The other day, I asked Ron who he fantasizes about and he said he doesn’t, because it would be disrespectful to me. While that’s incredibly sweet, I told him that I would not feel disrespected if he thought about some other woman while being the master of his domain. I think about Jensen Ackles on a regular basis, and I infinitely respect my husband.

I’m lucky in that my husband can still make my heart skip a beat. The touch of his lips on mine still sparks electric tingles. Not all marriages are so lucky. That’s where fantasy comes in, but it’s important to remember that it is just that…fantasy. Not reality.

Reality is the dishes and the laundry. Eating noises and bathroom smells. Sagging skin and stretchmarks, hair in places it shouldn’t be, razor bumps, morning breath, marks in underwear…all those things are real and part of any and every relationship. Nothing is perfect except for in our imagination.

However, none of that stuff matters when you see a sexy pic of someone on facebook. Reality slips away and fantasy takes over. Yes, I am having a hot, steamy, sexy affair in my head. Does that make me unfaithful? I don’t think so. I would never, ever act on it. I never even talk to the object of my fantasies. They are just that…the object of my fantasies.  I have a lifetime of memories of the sexually charged start of plenty of doomed romances to fuel my daydreams; no need to add to the mix.

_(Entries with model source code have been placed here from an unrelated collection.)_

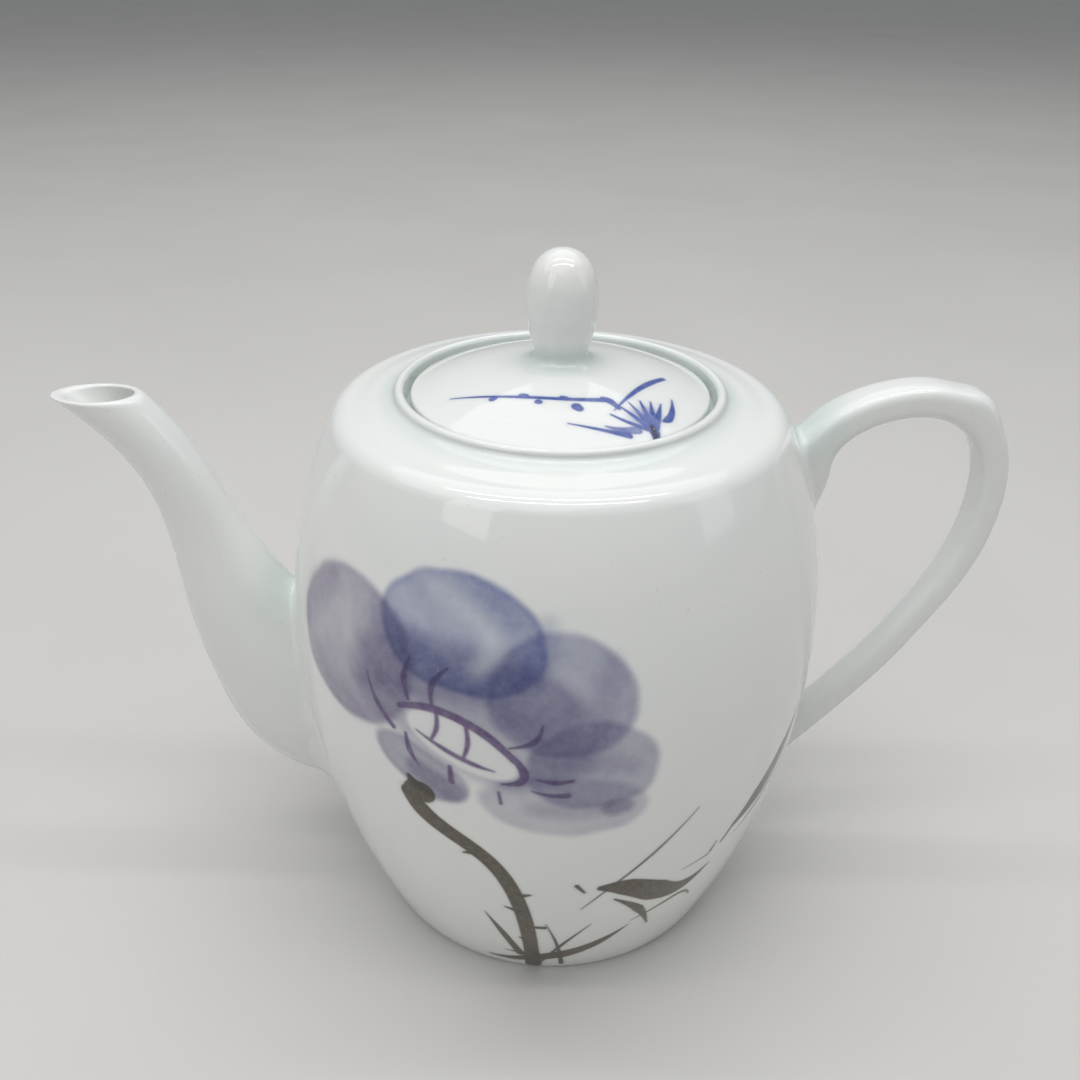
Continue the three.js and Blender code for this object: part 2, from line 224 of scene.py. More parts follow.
def pot_profile():
    """From the middle of the recessed base, out and up over the shoulder and collar, and down inside."""
    side = barrel(np.linspace(.012, 1, 66))
    turn = shoulder(10)
    bead_angle = np.radians(np.linspace(-8, 180, 17))
    bead = [BEAD_R, BEAD_TOP - BEAD_HALF] + BEAD_HALF * np.stack([np.cos(bead_angle), np.sin(bead_angle)], -1)
    disc = smooth_join(turn[-1], (COVE_R, COVE_Z), (-1, 0), (-1, .06), 6)
    cove = curve([(COVE_R, COVE_Z), (41.6, 142.65), (39.85, 143.05), bead[0]], 13)
    ceiling = turn[-1][1] - TOP_THICKNESS
    inner = barrel(np.linspace(.06, 1, 50), -WALL)
    inner = inner[(inner[:, 1] > FLOOR_Z + FLOOR_ROUND) & (inner[:, 1] < ceiling - 3)][::-1]
    foot = rounded([(0, FOOT_RECESS, 0), (FOOT_INNER_R, FOOT_RECESS, 1.6), (FOOT_INNER_R + .7, 0, .5),
                    (SIDE[0][0] - .15, 0, FOOT_EDGE), (*side[0], 0)])
    gallery = rounded([(*bead[-1], 0), (SEAT_R, SEAT_Z, .5), (NECK_R, SEAT_Z, 1.2), (NECK_R, ceiling, 1.0),
                       (NECK_R + 9, ceiling, 0)])
    under = smooth_join(gallery[-1], inner[0], (1, 0), unit(inner[1] - inner[0]), 10)
    low = inner[-1]
    bowl = smooth_join(low, (low[0] - FLOOR_ROUND, FLOOR_Z), unit(low - inner[-2]), (-1, 0), 10)
    outside = [foot[:-1], side, turn, disc[1:], cove[1:-1], bead]
    inside = [gallery[1:], under[1:], inner[1:], bowl[1:], [(0, FLOOR_Z)]]
    return divided(np.vstack(outside + inside), 5.0)


def dome_z(r, drop=0.0):
    """Height of the lid's dome at radius r, lowered by drop."""
    return LID_TOP - drop - (DOME_R - np.sqrt(DOME_R ** 2 - np.asarray(r, float) ** 2))


def lid_profile():
    """From the middle of the hollow, round the locating ring and the rim, and up over the dome."""
    under = SEAT_Z + .3
    r_top = np.linspace(LID_R - 1.0, 0, 26)
    below = np.linspace(0, RING_INNER_R - 2.5, 12)
    dome = np.stack([r_top, dome_z(r_top)], -1)
    belly = np.stack([below, dome_z(below, LID_THICKNESS)], -1)
    ring = [(RING_INNER_R, float(dome_z(RING_INNER_R, LID_THICKNESS)), 1.6), (RING_INNER_R, RING_BOTTOM, 1.3),
            (RING_OUTER_R, RING_BOTTOM, 1.3), (RING_OUTER_R, under, 1.0)]
    rim = rounded([(*belly[-1], 0), *ring, (LID_R, under, .8), (LID_R, float(dome_z(LID_R)) - .1, .75),
                   (*dome[0], 0)])
    return divided(np.vstack([belly[:-1], rim[:-1], dome]), 4.0)


def knob_profile():
    """From the tuck under the lid's dome, up the flared stem and over the egg."""
    edge = np.array([SKIRT_R, dome_z(SKIRT_R) + .01])
    waist, widest = (WAIST_R, WAIST_Z), (KNOB_R, KNOB_WIDEST_Z)
    stem = curve([edge, (8.3, dome_z(8.3) + .12), (6.6, 151.6), waist], 16)
    lower = curve([waist, (6.05, 154.6), (8.15, 157.6), widest], 20)
    upper = curve([widest, (8.95, 171.9), (5.9, KNOB_TOP), (0, KNOB_TOP)], 24)
    tuck = [(0, 150.2), (SKIRT_R - .4, float(dome_z(SKIRT_R)) - .4)]
    return np.vstack([tuck, stem, lower[1:], upper[1:]])


# -------- meshes

def lathe(profile, columns=COLUMNS):
    """Vertices and faces of the closed skin that the profile sweeps out."""
    angle = full_turn(columns)
    points, rings = [], []
    for r, z in profile:
        if abs(r) < 1e-6:
            rings.append(np.full(columns, len(points)))
            points.append((0, 0, z))
        else:
            rings.append(len(points) + np.arange(columns))
            points.extend(zip(r * np.sin(angle), -r * np.cos(angle), [z] * columns))
    faces = []
    for low, high in zip(rings, rings[1:]):
        a, b, c, d = low, np.roll(low, -1), np.roll(high, -1), high
        faces += [np.stack([a, b, c], -1), np.stack([a, c, d], -1)]
    faces = np.vstack(faces)
    whole = (faces != np.roll(faces, -1, 1)).all(1)
    return np.array(points, float), faces[whole]


def refine(points, faces, wanted, place, rounds):
    """Cuts every edge that is longer than wanted(its middle), and keeps the skin closed."""
    for _ in range(rounds):
        sides = np.stack([faces, np.roll(faces, -1, 1)], -1)
        edges, of_side = np.unique(np.sort(sides.reshape(-1, 2), 1), axis=0, return_inverse=True)
        of_side = of_side.reshape(-1, 3)
        middle = points[edges].mean(1)
        length = np.linalg.norm(points[edges[:, 0]] - points[edges[:, 1]], axis=1)
        cut = length > wanted(middle)
        if not cut.any():
            break
        longest = np.argmax(length[of_side], 1)
        row = np.arange(len(faces))
        while True:
            lead = cut[of_side].any(1) & ~cut[of_side[row, longest]]
            if not lead.any():
                break
            cut[of_side[row[lead], longest[lead]]] = True
        new = np.full(len(edges), -1)
        new[cut] = len(points) + np.arange(cut.sum())
        points = np.vstack([points, place(middle[cut])])
        turn = (longest[:, None] + np.arange(3)) % 3
        a, b, c = np.take_along_axis(faces, turn, 1).T
        ab, bc, ca = np.take_along_axis(new[of_side], turn, 1).T
        one, second, third = ab >= 0, bc >= 0, ca >= 0
        kinds = [
            (~one, [(a, b, c)]),
            (one & ~second & ~third, [(a, ab, c), (ab, b, c)]),
            (one & second & ~third, [(a, ab, c), (ab, b, bc), (ab, bc, c)]),
            (one & ~second & third, [(a, ab, ca), (ab, b, c), (ab, c, ca)]),
            (one & second & third, [(a, ab, ca), (ab, b, bc), (ab, bc, c), (ab, c, ca)]),
        ]
        faces = np.vstack([np.stack([v[which] for v in t], -1) for which, made in kinds for t in made])
    return points, faces


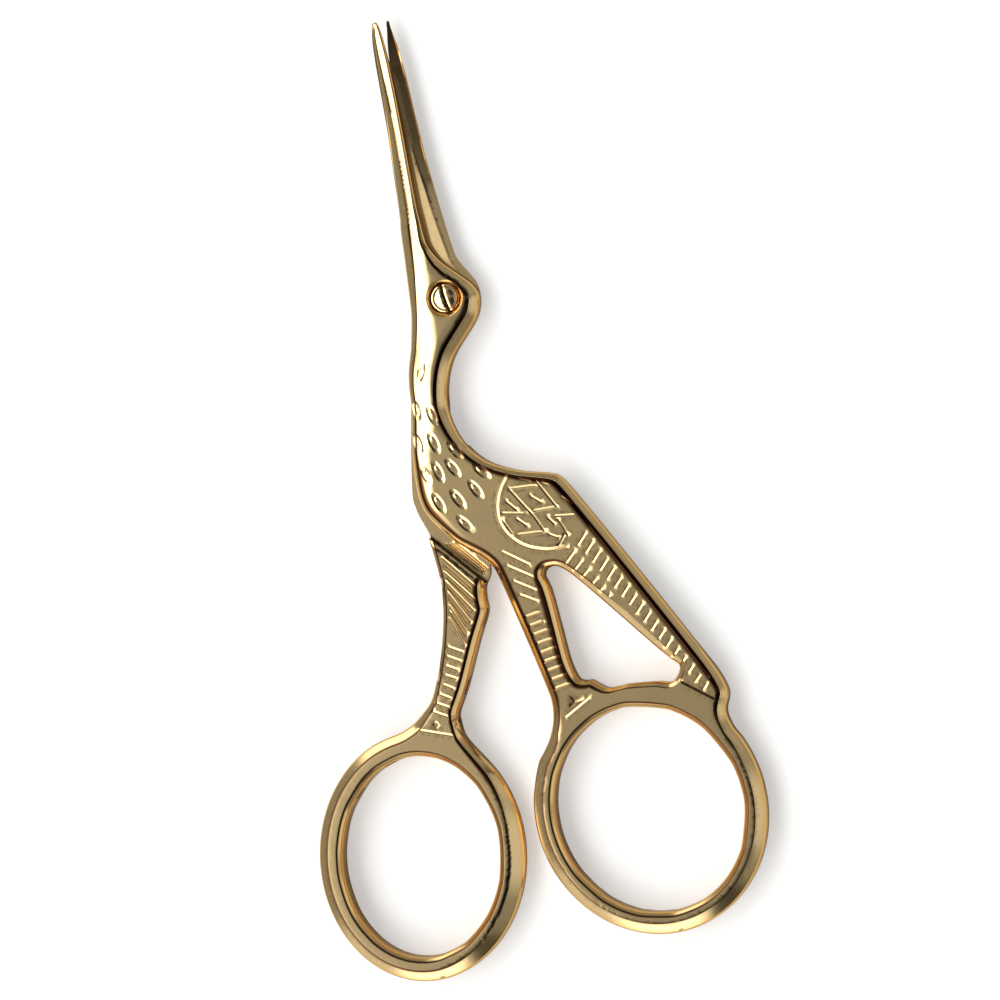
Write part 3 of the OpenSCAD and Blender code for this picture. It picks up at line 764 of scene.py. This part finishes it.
full = sections("rear_half", 2.4)
rear = forging("rear_half_forging", loops, full, rear_lines, rear_feathers, ledge_lines(outline, full),
               MATE_DOWN, [rear_left, rear_right] + rear_others, rear_back, rear_inside, garter)
rear.data.materials.append(gold("gold_plated_steel"))
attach(rear, "rear_half")
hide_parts("rear_half")

# Pivot screw: turned from steel rod and plated. Its domed head has a sawn slot and a turned groove near
# the rim. It goes through the bore of the front half, is screwed into the rear half and filed flush there,
# so it rides with the rear half.
low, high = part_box("pivot_screw")
TOP = high.z / MM
R_HEAD = (high.x - low.x) / 2 / MM
SHANK = 1.2                # radius of the shank
HEAD_LOW = TOP - 0.9       # the head's seat
TURN = math.radians(98)    # the slot's direction
SLOT_HALF = 0.17           # half the slot's width
SLOT_CHAMFER = 0.18        # width of the worn edge beside the slot
SLOT_DEEP = 0.45
DOME = 0.45                # how much lower the dome is at the rim
GROOVE_IN = 0.42           # the turned groove's distance from the rim
rim, shank = circle(R_HEAD, 64), circle(SHANK, 40)
along = np.array([math.cos(TURN), math.sin(TURN)])
across = np.array([-along[1], along[0]])
slot = [np.array([along * t + across * w for t in np.linspace(-2.2, 2.2, 31)])
        for w in (-SLOT_HALF - SLOT_CHAMFER, -SLOT_HALF, SLOT_HALF, SLOT_HALF + SLOT_CHAMFER)]
rings = [(circle(R_HEAD - d, 56), d, False) for d in (0.06, 0.16, 0.3, GROOVE_IN)]
xy, faces, _ = sheet([rim], rings, [], [], [np.vstack([shank, shank[:1]])] + slot, 0.16)
bm = bmesh.new()
role = bm.verts.layers.int.new("role")
dark = bm.verts.layers.float.new("painted_shade")
verts = [bm.verts.new((x, y, HEAD_LOW)) for x, y in xy]
flat = [bm.faces.new([verts[i] for i in f[::-1]]) for f in faces]
middle = xy[faces].mean(1)
bmesh.ops.delete(bm, geom=[v for v in bm.verts if not v.link_faces], context="VERTS")
made = bmesh.ops.extrude_face_region(bm, geom=flat, use_keep_orig=True)["geom"]
for v in made:
    if isinstance(v, bmesh.types.BMVert):
        v[role] = 1
top = [f for f in made if isinstance(f, bmesh.types.BMFace)]
in_shank = np.hypot(*middle.T) < SHANK
made = bmesh.ops.extrude_face_region(bm, geom=[f for f, s in zip(flat, in_shank) if s])["geom"]
for v in made:
    if isinstance(v, bmesh.types.BMVert):
        v[role] = 2
bmesh.ops.delete(bm, geom=[f for f, s in zip(flat, in_shank) if s and f.is_valid], context="FACES_ONLY")
cut_faces = [f for f in top if abs(Vector(f.calc_center_median()[:2]).dot(Vector(across))) < SLOT_HALF]
made = bmesh.ops.extrude_face_region(bm, geom=cut_faces)["geom"]
for v in made:
    if isinstance(v, bmesh.types.BMVert):
        v[role] = 3
bmesh.ops.delete(bm, geom=[f for f in cut_faces if f.is_valid], context="FACES_ONLY")
for v in bm.verts:
    r = math.hypot(v.co.x, v.co.y)
    edge = R_HEAD - r
    dome = TOP - 0.03 - DOME * (r / R_HEAD) ** 2
    groove = -0.07 * max(0, 1 - abs(edge - GROOVE_IN) / 0.12)
    roll = -0.35 * max(0, 1 - edge / 0.16) ** 2
    beside = abs(v.co.x * across[0] + v.co.y * across[1]) - SLOT_HALF
    # Painted shade: brown in the turned groove of the head and at the bottom of the slot.
    v[dark] = (0, 0.85 * max(0, 1 - abs(edge - GROOVE_IN) / 0.13), 0, 1)[v[role]]
    if v[role] == 1:
        v.co.z = dome + groove + roll - 0.09 * max(0, 1 - max(beside, 0) / SLOT_CHAMFER)
    if v[role] == 3:
        v.co.z = TOP - SLOT_DEEP
    if v[role] == 2:
        v.co.z = low.z / MM + max(0, r - SHANK + 0.12)
bmesh.ops.recalc_face_normals(bm, faces=bm.faces)
for e in bm.edges:
    if len(e.link_faces) == 2 and e.calc_face_angle() > math.radians(35):
        e.smooth = False
for f in bm.faces:
    f.smooth = True
bmesh.ops.transform(bm, matrix=Matrix.Scale(MM, 4), verts=bm.verts)
mesh = bpy.data.meshes.new("pivot_screw_turned")
bm.to_mesh(mesh)
bm.free()
screw = bpy.data.objects.new("pivot_screw_turned", mesh)
bpy.context.collection.objects.link(screw)
screw.data.materials.append(gold("gold_plated_screw_steel"))
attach(screw, "rear_half")
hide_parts("pivot_screw")

# Floor: a sheet of white paper under the scissors. It looks white to the camera and a little greyer in
# the metal, and it keeps the shadow.
bpy.ops.mesh.primitive_plane_add(size=3, location=(0, -0.02, -0.0002))
floor = bpy.context.object
floor.name = "floor"
paper = bpy.data.materials.new("white_paper")
paper.use_nodes = True
tree = paper.node_tree
tree.nodes.clear()
path = node(tree, "ShaderNodeLightPath").outputs["Is Camera Ray"]
lift = node(tree, "ShaderNodeMath", {0: path, 1: 0.4}, operation="MULTIPLY")
glow = node(tree, "ShaderNodeEmission", {"Color": (1, 1, 1, 1), "Strength": lift.outputs[0]})
matt = node(tree, "ShaderNodeBsdfDiffuse", {"Color": linear("d6d6d4")})
both = node(tree, "ShaderNodeAddShader", {0: matt.outputs[0], 1: glow.outputs[0]})
node(tree, "ShaderNodeOutputMaterial", {"Surface": both.outputs[0]})
floor.data.materials.append(paper)

# Light and camera: a photographer's light tent, grey with brighter and darker panels that the metal
# mirrors, and a camera that looks down on the scissors from a little to their right.
TILT = math.radians(11.5)  # turn of the scissors in the picture
LEAN = math.radians(12)    # lean of the camera from straight above
RIGHT_U = Vector((math.cos(TILT), -math.sin(TILT), 0))
UP_V = Vector((math.sin(TILT), math.cos(TILT), 0))
NORMAL = Vector((0, 0, 1))

world = bpy.data.worlds.new("studio")
bpy.context.scene.world = world
world.use_nodes = True
tree = world.node_tree
tree.nodes.clear()
ray = node(tree, "ShaderNodeTexCoord").outputs["Generated"]


def spot(turn, fall, radius, blur):
    """1 within a round panel of the tent, 0 outside it. The panel lies fall degrees from straight up."""
    a, b = math.radians(turn), math.radians(fall)
    aim = NORMAL * math.cos(b) + (RIGHT_U * math.cos(a) + UP_V * math.sin(a)) * math.sin(b)
    near = node(tree, "ShaderNodeVectorMath", {0: ray, 1: aim}, operation="DOT_PRODUCT")
    outer = math.cos(math.radians(radius + blur))
    inner = math.cos(math.radians(max(radius - blur, 0)))
    inputs = {"Value": near.outputs["Value"], "From Min": outer, "From Max": inner}
    return node(tree, "ShaderNodeMapRange", inputs, interpolation_type="SMOOTHSTEP").outputs[0]


# Panels: turn round the vertical and fall from straight up, radius and blur in degrees, and brightness.
PANELS = [
    (0, 54, 15, 8, 0.75), (127, 71, 17, 5, 2.2), (302, 66, 12, 6, 0.06), (22, 82, 16, 6, 0.85),
    (235, 78, 24, 8, 0.8), (47, 60, 14, 6, 0.42), (-17, 78, 14, 6, 0.85), (-29, 25, 20, 4, 0.03),
    (60, 33, 16, 4, 0.03), (262, 58, 25, 6, 2.2), (186, 38, 18, 7, 2.4), (150, 46, 18, 3, 3.4),
    (225, 46, 19, 4, 3.4), (186, 47, 20, 2, 3.4)]
sky = 0.29                 # brightness of the tent between the panels
for turn, fall, radius, blur, level in PANELS:
    share = spot(turn, fall, radius, blur)
    sky = node(tree, "ShaderNodeMix", {0: share, 2: sky, 3: level}, data_type="FLOAT").outputs[0]
seen = node(tree, "ShaderNodeLightPath").outputs["Is Camera Ray"]
final = node(tree, "ShaderNodeMix", {0: seen, 2: sky, 3: 1}, data_type="FLOAT")
back = node(tree, "ShaderNodeBackground", {"Color": (1, 1, 1, 1), "Strength": final.outputs[0]})
node(tree, "ShaderNodeOutputWorld", {"Surface": back.outputs[0]})
bpy.context.scene.view_settings.view_transform = "Standard"

DISTANCE = 500             # from the camera to the scissors
FIELD = 121.07             # what the picture shows of them, from side to side
away = NORMAL * math.cos(LEAN) + RIGHT_U * math.sin(LEAN)
right_way = RIGHT_U * math.cos(LEAN) - NORMAL * math.sin(LEAN)
target = (Vector((0, 0, THICK)) + right_way * 6.78 - UP_V * 24.46) * MM   # the middle of the picture
lens = bpy.data.cameras.new("camera")
camera = bpy.data.objects.new("camera", lens)
bpy.context.collection.objects.link(camera)
place = target + away * DISTANCE * MM
camera.matrix_world = Matrix((
    (right_way.x, UP_V.x, away.x, place.x), (right_way.y, UP_V.y, away.y, place.y),
    (right_way.z, UP_V.z, away.z, place.z), (0, 0, 0, 1)))
lens.sensor_width = 36
lens.lens = 36 * DISTANCE / FIELD
bpy.context.scene.camera = camera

In a world where the nebulous”he” always knows what to say to turn me on, worships my body in ways that I literally can only dream of, touches me exactly where and how I long to be touched, whispers to me of all *his* erotic fantasies about me…that’s a world that does not and forever shall not exist. It does not make me love or want my husband any less. In fact, it often makes me want him more.

Fantasy is the food of the not so thrilling marriage, or the candy bar of the fulfilling one. I ask no forgiveness when I occasionally unwrap the corner of that secret forbidden sweet stashed at the back of the cabinet and take a tiny nibble.